ABA Techshow Day 2 -EDiscovery from the front lines
Browning Marean pointed out that the Qualcomm case is a good place to start discussing the dangers. Mess up discovery and your firm can be sanctioned, you can be sanctioned, etc. There’s real danger in not handling evidence correctly.
Judge Facciola “I re-read the Qualcomm case the other night, closed it and thanked God that I’m a judge now”
Lexis has a nice list online of what the states are doing in comparison to the Federal Rules of Civil Procedure.
E-Discovery is becoming more important in domestic cases; spousal email, banking records, even GPS tracking data. (I’m so glad to be happily married..*L*)
Browning points out that they are working more on litigation readiness with clients, getting them ready to handle potential litigation in the future. Unfortunately, it usually takes a corporate disaster like Qualcomm or Morgan Stanley to get people’s attention.
Sharon Nelson: “As storage got cheaper we simply moved all our garbage to a larger hard drive” Amen!

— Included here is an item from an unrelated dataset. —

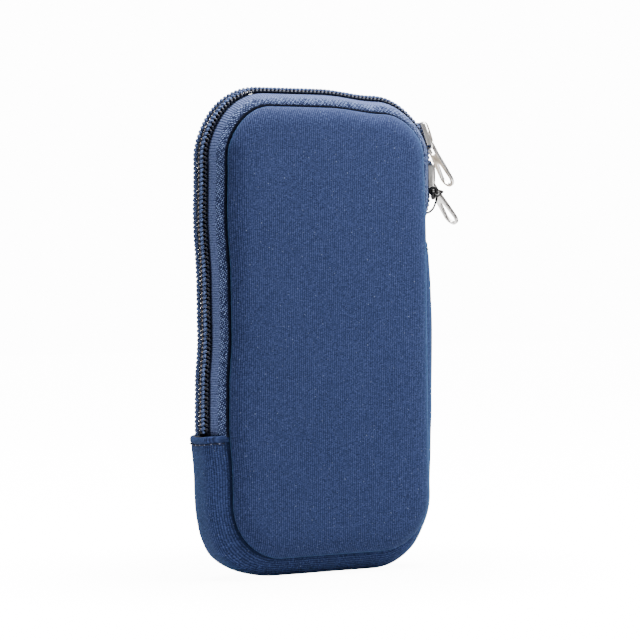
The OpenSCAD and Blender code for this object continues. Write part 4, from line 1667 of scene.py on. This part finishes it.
def slider_bmesh():
    """A slider in its own frame: X to the nose, Y across the chain, Z out of the pouch."""
    parts = [
        slab(plate_outline(), PLATE_OUT, PLATE_DECK, PLATE_BEVEL),
        slab(plate_outline(), PLATE_IN, PLATE_IN + PLATE_T, PLATE_BEVEL),
    ]
    for side in (-1, 1):
        parts.append(slab(rail_outline(side), RAIL_LOW, PLATE_OUT + RAIL_SUNK, RAIL_BEVEL, segments=2))
    wedge = bmesh.new()
    middle = (WEDGE_AT, 0, (PLATE_OUT + PLATE_IN) / 2 + PLATE_T / 2)
    bmesh.ops.create_cone(wedge, cap_ends=True, segments=WEDGE_SIDES, radius1=WEDGE_R, radius2=WEDGE_R,
                          depth=PLATE_OUT - PLATE_IN, matrix=Matrix.Translation(middle))
    parts.append(wedge)
    bridge = bridge_mesh()
    bmesh.ops.translate(bridge, verts=bridge.verts, vec=(0, 0, PLATE_DECK - BRIDGE_SUNK))
    parts.append(bridge)
    whole = bmesh.new()
    for part in parts:
        mesh = bpy.data.meshes.new("part")
        part.to_mesh(mesh)
        part.free()
        whole.from_mesh(mesh)
        bpy.data.meshes.remove(mesh)
    return whole


def slider_place(centre, angle, nose_up):
    """Puts the slider's own frame at a point of the seam, turned with the chain."""
    out = Vector((math.cos(angle), 0, math.sin(angle)))
    nose = Vector((-math.sin(angle), 0, math.cos(angle))) * (1 if nose_up else -1)
    across = out.cross(nose)
    turn = Matrix((nose, across, out)).transposed().to_4x4()
    return Matrix.Translation(centre) @ turn


# %% [markdown]
# The two sliders meet nose to nose: the lower one opens the zip downwards, the upper one over the
# top. A casting has one mesh with three finishes, and a test on each face's direction and height
# picks its finish. The two darker finishes are painted: brown reflection and shade on one, dark
# reflection on the other. Faces that meet gently are shaded as one, and sharper edges stay crisp,
# so that flat faces look flat.

# %% Sliders
UPPER_ANGLE = math.radians(20)
UPPER_SLIDER = Vector((TOP_X + TOP_R * math.cos(UPPER_ANGLE), 0, TOP_Z + TOP_R * math.sin(UPPER_ANGLE)))
# Places of the two painted finishes in a casting's list: brown reflection and shade, and dark
# reflection. Faces that no test picks keep the first, bright one.
BROWN_PAINTED, DARK_PAINTED = 1, 2
CRISP_FROM = math.radians(38)
# Heights over the deck that belong to the bridge, and that still belong to the deck
BRIDGE_FROM, DECK_TO = 0.3 * MM, 0.1 * MM


def finish_faces(bm, finish, chosen):
    """Gives a finish to the faces that a test picks."""
    for face in bm.faces:
        if chosen(face):
            face.material_index = finish


def add_casting(name, bm, body, node, place):
    bmesh.ops.transform(bm, matrix=place, verts=bm.verts)
    bmesh.ops.recalc_face_normals(bm, faces=bm.faces)
    mesh = mesh_from(bm, name)
    for material in (nickel, shade_and_reflection_nickel, dark_reflection_nickel):
        mesh.materials.append(material)
    mesh.set_sharp_from_angle(angle=CRISP_FROM)
    add_piece(name, mesh, body, [node], "nickel")
    print(name, len(mesh.polygons), "faces")


def is_under_bridge(face):
    """The underside of the bridge, and the deck that it covers: where painted shade goes."""
    height = face.calc_center_median().z - PLATE_DECK
    underside = height > BRIDGE_FROM and face.normal.z < -0.2
    deck = abs(height) < DECK_TO and face.normal.z > 0.9
    return underside or deck


def add_slider(name, node, body, centre, angle, nose_up, painted_brown):
    bm = slider_bmesh()
    # Painted shade under the upper slider's bridge, in the brown finish
    if painted_brown:
        finish_faces(bm, BROWN_PAINTED, is_under_bridge)
    add_casting(name, bm, body, node, slider_place(centre, angle, nose_up))


add_slider("lower_zip_slider", "lower_slider", "lower_runner", LOWER_SLIDER, 0, True, False)
add_slider("upper_zip_slider", "upper_slider", "upper_runner", UPPER_SLIDER, UPPER_ANGLE, False, True)

# %% [markdown]
# A pull is a stamped tab: a window at its head lets the slider's bridge through, and its round end
# has a drop-shaped eye. Holes could be cut with a boolean, but outlines are cleaner: the outer edge,
# the eye and the window are filled as one flat face, which is raised and bevelled on every edge.

# %% Outline of a pull
PULL_REACH = 15 * MM
PULL_HALF = 3.5 * MM
PULL_T = 1.3 * MM
PULL_BEVEL = 0.3 * MM
NECK_HALF = 2.35 * MM
HEAD_CORNER = 0.35 * MM
# Where the pull has widened from its neck, as shares of its reach and half width
WAIST_REACH, WAIST_HALF = 0.62, 0.86
WINDOW_HALF = 1.45 * MM
WINDOW_LEN = 4.8 * MM
WINDOW_CORNER = 0.5 * MM
PIN_R = 0.6 * MM
PIN_CORNER = 0.25 * MM
EYE_R = 2.45 * MM
EYE_NARROW_R = 1.2 * MM
EYE_LEN = 5.2 * MM
# Faces flatter to each other than the first angle are merged, edges above the second are bevelled
MERGE_ANGLE, SHARP_ANGLE = 0.01, 0.5
print("pulls: %.1f mm long" % ((PIN_R + PULL_REACH + PULL_HALF) / MM))


def pull_bmesh():
    """A pull in its own frame: X from the crossbar to the round end, Y across, Z through."""
    outer = [(-PIN_R, -NECK_HALF + HEAD_CORNER), (-PIN_R + HEAD_CORNER, -NECK_HALF)]
    outer += [(WINDOW_LEN, -NECK_HALF), (PULL_REACH * WAIST_REACH, -PULL_HALF * WAIST_HALF)]
    outer += arc_points((PULL_REACH, 0), PULL_HALF, -88, 88, 20)
    outer += [(PULL_REACH * WAIST_REACH, PULL_HALF * WAIST_HALF), (WINDOW_LEN, NECK_HALF)]
    outer += [(-PIN_R + HEAD_CORNER, NECK_HALF), (-PIN_R, NECK_HALF - HEAD_CORNER)]
    eye = arc_points((PULL_REACH, 0), EYE_R, -100, 100, 18)
    eye += arc_points((PULL_REACH - EYE_LEN, 0), EYE_NARROW_R, 100, 260, 12)
    far, near = WINDOW_LEN - WINDOW_CORNER, PIN_R + PIN_CORNER
    window = arc_points((far, WINDOW_HALF - WINDOW_CORNER), WINDOW_CORNER, 90, 0, 4)
    window += arc_points((far, -WINDOW_HALF + WINDOW_CORNER), WINDOW_CORNER, 0, -90, 4)
    window += arc_points((near, -WINDOW_HALF + PIN_CORNER), PIN_CORNER, -90, -180, 3)
    window += arc_points((near, WINDOW_HALF - PIN_CORNER), PIN_CORNER, 180, 90, 3)
    bm = bmesh.new()
    edges = []
    for outline in (outer, eye, window):
        verts = [bm.verts.new((x, y, -PULL_T / 2)) for x, y in outline]
        edges += [bm.edges.new((a, b)) for a, b in zip(verts, verts[1:] + verts[:1])]
    bmesh.ops.triangle_fill(bm, edges=edges, use_beauty=True, use_dissolve=False)
    inside = [e for e in bm.edges if not e.is_boundary]
    bmesh.ops.dissolve_limit(bm, angle_limit=MERGE_ANGLE, verts=bm.verts, edges=inside,
                             use_dissolve_boundaries=False)
    raised = bmesh.ops.extrude_face_region(bm, geom=bm.faces[:])["geom"]
    bmesh.ops.translate(bm, verts=only(bmesh.types.BMVert, raised), vec=(0, 0, PULL_T))
    bmesh.ops.recalc_face_normals(bm, faces=bm.faces)
    rim = [e for e in bm.edges
           if abs(e.verts[0].co.z - e.verts[1].co.z) < TINY and e.calc_face_angle(0) > SHARP_ANGLE]
    bmesh.ops.bevel(bm, geom=rim, offset=PULL_BEVEL, segments=3, affect="EDGES", profile=0.5,
                    material=-1, clamp_overlap=True)
    return bm


# %% Pulls
# Where a pull hangs in its slider's bridge: down the chain, and outwards, from the slider's centre
PIVOT_DOWN = 3.4 * MM
PIVOT_OUT = PLATE_DECK + 1.05 * MM
UPPER_PULL_ANGLE = math.radians(31)
LOWER_PULL_ANGLE = math.radians(36)


def pull_place(pivot, angle):
    """Hangs a pull from its pivot, at an angle out from the vertical."""
    along = Vector((math.sin(angle), 0, -math.cos(angle)))
    across = Vector((0, -1, 0))
    turn = Matrix((along, across, along.cross(across))).transposed().to_4x4()
    return Matrix.Translation(pivot) @ turn


def pivot_of(centre, angle):
    out = Vector((math.cos(angle), 0, math.sin(angle)))
    down = Vector((math.sin(angle), 0, -math.cos(angle)))
    return centre + out * PIVOT_OUT + down * PIVOT_DOWN


def add_pull(name, node, body, pivot, angle, painted_brown):
    bm = pull_bmesh()
    # Painted reflection: brown on the upper pull's inner face, dark speckles on the lower pull's front
    if painted_brown:
        finish_faces(bm, BROWN_PAINTED, lambda face: face.normal.z > 0.5)
    else:
        finish_faces(bm, DARK_PAINTED, lambda face: face.normal.y > 0.5)
    add_casting(name, bm, body, node, pull_place(pivot, angle))


add_pull("upper_zip_pull", "upper_pull", "upper_tab", pivot_of(UPPER_SLIDER, UPPER_ANGLE),
         UPPER_PULL_ANGLE, True)
add_pull("lower_zip_pull", "lower_pull", "lower_tab", pivot_of(LOWER_SLIDER, 0),
         LOWER_PULL_ANGLE, False)

# %% [markdown]
# The set is a white table in a white room, as for a cut-out product picture. Most light comes from
# a large soft box overhead, and a small one at the upper right picks out the sliders. The room is
# dimmer behind the camera and at the sides, which gives the nickel its grey edges. A cut-out has no
# horizon, so the camera sees the room as plain white, and the table glows white away from the pouch.

# %% Table
BACKDROP = 14.0
NEAR_GLOW = 0.8
FADE_START, FADE_END = 0.03, 0.16
TABLE_HALF = 3


def add_stage():
    """A white table whose lighting fades to plain white away from the pouch, as in a cut-out."""
    bm = bmesh.new()
    bmesh.ops.create_grid(bm, x_segments=1, y_segments=1, size=TABLE_HALF)
    mesh = mesh_from(bm, "table")
    nodes = Nodes("white_table")
    place = nodes.object_coordinates()
    tone = nodes.noise(place, 6, 2.0)
    away = nodes.add("ShaderNodeVectorMath", {0: place}, operation="LENGTH").outputs["Value"]
    fade = nodes.map_range(away, FADE_START, FADE_END, kind="SMOOTHSTEP")
    glow = nodes.math("MULTIPLY_ADD", fade, 1 - NEAR_GLOW, NEAR_GLOW)
    seen = nodes.add("ShaderNodeLightPath").outputs["Is Camera Ray"]
    mesh.materials.append(nodes.finish(
        Base_Color=nodes.mix(tone, (0.60, 0.60, 0.60), (0.62, 0.62, 0.62)),
        Roughness=0.9,
        Emission_Color=(1.0, 1.0, 1.0),
        Emission_Strength=nodes.math("MULTIPLY", glow, nodes.math("MULTIPLY", seen, BACKDROP)),
    ))
    table = bpy.data.objects.new("table", mesh)
    bpy.context.scene.collection.objects.link(table)


add_stage()
print("table: %d m wide" % (2 * TABLE_HALF))

# %% Room and lights
ROOM_BRIGHT = 0.8
ROOM_DIM = 0.15
SIDE_SHADE = 0.58
# A direction's share forward, where the room turns from dim to bright, and its share sideways, where
# it darkens
REAR_FROM, REAR_TO = -0.9, 0.2
SIDE_FROM, SIDE_TO = 0.1, 0.9
WHITE = (1, 1, 1, 1)


def add_room():
    """A white room whose brightness depends on the direction in which it is seen."""
    world = bpy.data.worlds.new("studio")
    bpy.context.scene.world = world
    world.use_nodes = True
    tree = world.node_tree
    tree.nodes.clear()
    aim = add_node(tree, "ShaderNodeTexCoord").outputs["Generated"]
    across, forward, _ = add_node(tree, "ShaderNodeSeparateXYZ", {0: aim}).outputs
    inputs = {0: forward, 1: REAR_FROM, 2: REAR_TO, 3: ROOM_DIM, 4: ROOM_BRIGHT}
    rear = add_node(tree, "ShaderNodeMapRange", inputs).outputs[0]
    sideways = add_node(tree, "ShaderNodeMath", {0: across}, operation="ABSOLUTE").outputs[0]
    inputs = {0: sideways, 1: SIDE_FROM, 2: SIDE_TO, 3: 1.0, 4: SIDE_SHADE}
    shade = add_node(tree, "ShaderNodeMapRange", inputs).outputs[0]
    level = add_node(tree, "ShaderNodeMath", {0: rear, 1: shade}, operation="MULTIPLY").outputs[0]
    room = add_node(tree, "ShaderNodeBackground", {0: WHITE, 1: level}).outputs[0]
    white = add_node(tree, "ShaderNodeBackground", {0: WHITE, 1: BACKDROP}).outputs[0]
    seen = add_node(tree, "ShaderNodeLightPath").outputs["Is Camera Ray"]
    both = add_node(tree, "ShaderNodeMixShader", {0: seen, 1: room, 2: white}).outputs[0]
    add_node(tree, "ShaderNodeOutputWorld", {0: both})


def add_light(name, place, size, power):
    data = bpy.data.lights.new(name, "AREA")
    data.shape = "SQUARE"
    data.size = size
    data.energy = power
    light = bpy.data.objects.new(name, data)
    light.location = place
    light.rotation_euler = (AIM - Vector(place)).to_track_quat("-Z", "Y").to_euler()
    bpy.context.scene.collection.objects.link(light)
    print(name, "light:", power, "W")


add_room()
add_light("overhead", (0.05, -0.02, 1.1), size=0.8, power=46)
add_light("upper_right", (0.15, -0.09, 0.33), size=0.22, power=2.2)

# %% [markdown]

# %% Finish
print("finished")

Many firms are using e-discovery to bully smaller opponents, adding to their costs to the point where they are desirous of settling rather than going to that expense. There are ways to do it without spending a fortune though. Review tools are getting more complex, more powerful, outsourcing can help limit your costs, etc.
Keyword searching may be on it’s last leg, moving to conceptual searching, but the expense of conceptual searching tools keeps it limited to large cases right now. There needs to be more transparency in how the searching is done, but some claim the searching techniques as attorney work product, which just leads to more disputes.

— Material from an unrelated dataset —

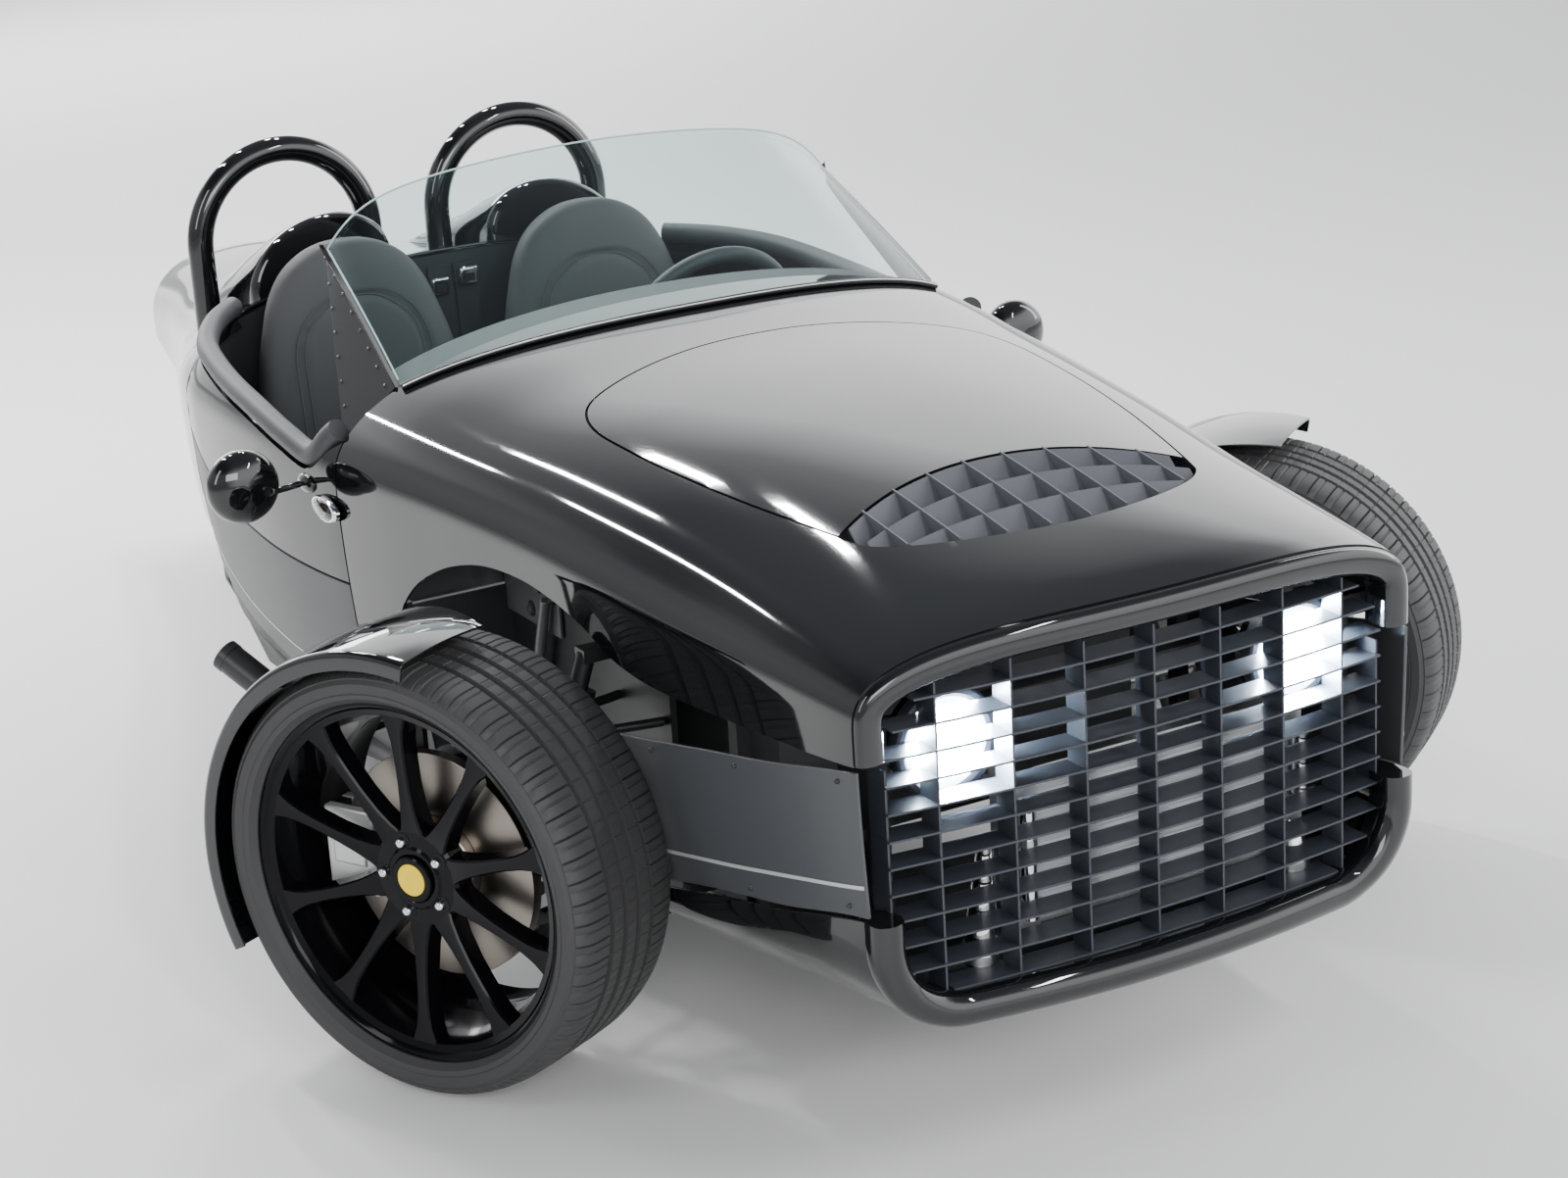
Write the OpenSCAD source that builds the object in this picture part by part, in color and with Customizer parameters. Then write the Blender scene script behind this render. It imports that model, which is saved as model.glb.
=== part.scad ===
// Open three wheeled roadster: two steered front wheels, one rear wheel.
// Millimetres. Front faces -Y, the car's left is +X, the ground is z = 0.
// Stations are measured back from the front axle; heights from the ground.

/* [Chassis] */
// Distance from front axle to rear axle
wheelbase = 2400; // [2350:5:2450]
// Nose ahead of the front axle
front_overhang = 738; // [730:1:750]
// Tail behind the rear axle
rear_overhang = 340; // [332:1:360]
// Steering axis to centre plane
kingpin_x = 695; // [685:1:720]
// Wheel centre outboard of the steering axis
hub_offset = 30; // [26:1:34]
// Steering angle of the right wheel as parked
steer_right = 27; // [20:1:30]
// Steering angle of the left wheel as parked
steer_left = 36; // [28:1:38]

/* [Front wheels] */
// Outer diameter of a front tyre
front_tyre_d = 640; // [620:2:650]
// Width of a front tyre
front_tyre_w = 225; // [205:5:235]
// Outer diameter of a front rim's flange
front_rim_d = 529; // [500:1:535]
// Number of spokes in every wheel
spokes = 10; // [6:1:12]
// Diameter of the brake disc
disc_d = 330; // [280:5:350]

/* [Rear wheel] */
// Outer diameter of the rear tyre
rear_tyre_d = 657; // [640:1:670]
// Width of the rear tyre
rear_tyre_w = 265; // [255:5:275]
// Outer diameter of the rear rim's flange
rear_rim_d = 529; // [500:1:535]

/* [Body] */
// Thickness of the painted shells
shell_t = 5; // [3:0.5:8]
// Gap between neighbouring panels
panel_gap = 4; // [2:0.5:6]
// Depth of the frame round the grille
brow_t = 40; // [25:1:50]
// Station of the seam behind the front wheel arch
door_seam = 585; // [570:1:600]
// Station where the tail shell starts
tail_start = 1480; // [1460:5:1500]
// Thickness of the cabin's side walls
wall_t = 26; // [18:1:34]
// Radius of the padded cockpit rim
rim_pad_r = 19; // [14:1:22]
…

Judge: I need you to bring some expertise to the courtroom, so I can understand how you got what you got. Expects there to be a need to move away from adversarial discovery toward collaboration.
Attorneys have clear duties, to learn their clients technology, handle litigation holds, document everything, and educate clients on the importance of the process.
If you are doing something clearly illegal, dangerous, or have people complaining about sexual discrimination, you already have a reasonable anticipation of litigation.
Plan First. Have Litigation hold plan, lit hold team, and set of official procedures. (I think it’s much easier to design this well before you have to..)
Sharon: Your team needs management without management buy in you’re nowhere. You need IT folks, and may need forensic and discovery certified experts to work with IT instead of letting them do it themselves.
Browning: Be careful dealing with IT folks, it’s like talking to teenagers, they don’t speak the same language as you do, and they are pack rats, it’s part of their job to be able to restore data whenever someone looses it. They tend to keep it in all kinds of odd places. (Only after this did he ask if there were IT people in the audience, and asked us to keep it quiet, told him it’s already posted..*L*)
Sharon: develop checklist of what you need to know about your client’s technology, and talk to the right people. Decide on your key people, dates, data types, etc. so you’re taking a smaller first salvo. Save costs by going after the very core of what you need up front. Get all the relevant policies up front so you know how things are done regularly. (Email and internet usage, employee termination procedures, remote access, disaster recovery plans, etc.)
The world is moving to native production. It’s cheaper, saves you processing costs, but it can complicate things that you don’t have the native program for, in which case you ask for mixed.
Do not have to disclose ESI that is inaccessible because of undue burden or cost. This is one area that is highly litigated. Backup tapes may be inaccessible, but if you could use them to grab an email for the CEO then they really aren’t unduly burdensome. It’s still pretty unclear, and according to the judge it really comes down to what tech is available and whether the data is worth the cost and time. The variables in this analysis change constantly.
Court will not permit a party who failed to preserve to complain about the inaccessibility of the only remaining copy of that ESI. (I get the feeling judges don’t look too kindly on people who don’t get this right, see the start of this post..)
Browning wants the bloggers to note that he recanted the teenager/IT folks comment..*L*
More later, headed to some vendor booths!